Friday, November 28, 2008
Wow, that's a pretty deep question. The obvious things come to mind....one of my children dying, a devastating terminal illness, in this economy losing my job (I'm the sole support for my family), that kinda thing. I mean...those are pretty big fears!
But when I think about this in terms of my health/weight (which since this is in response to a SP "for deeper reflection" kinda thing) - I have to say.....
ending up like my Dad.
He never took care of his health, be it due to finances or fear or both. He only got control of his weight once that I know of and that was short lived. He now MUST weigh very close to 500 pounds. He is virtually immobile due to old knee injuries he never had fixed - walking is tremendously painful and slow for him. He literally lives in his own filth, and if you have much of a "delicate nose" you can't abide to really be close to him when you are eating.

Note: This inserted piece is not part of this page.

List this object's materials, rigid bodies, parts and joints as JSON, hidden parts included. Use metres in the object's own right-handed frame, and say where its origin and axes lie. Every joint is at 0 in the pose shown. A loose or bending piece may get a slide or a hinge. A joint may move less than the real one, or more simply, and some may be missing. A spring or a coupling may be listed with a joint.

Yet he seems to see nothing wrong with the way he is "living". Occassionally, he falls into pretty deep self pity - but not about his health, more about money or not having a spouse.
THAT is my worse fear. Ending up like my Dad. Honestly, it used to be that i would turn into my mother, lol, and I don't mean that in the "usual" way all women seem to go through: My mom is severely mentally ill - untreated most of my life. I was secretly terrified I would "get" crazy like her, but after a lot of therapy and some reading and understanding about her illness - Schizoaffective disorder - I realized about 10 years ago this was not a genetic thing that was going to swoop down and get me and I'd turn crazy like my mom.
Right now, I'm pretty scared how close to my dad's situation I am! The injured knee...the weight. I don't have the "gee I'll just sit here in this filthy house in the same clothes for weeks at a time" thing my dad does, lol....but the health issues...whew. That is totally terrifying to me.
I need to continue to let that fear MOTIVATE me!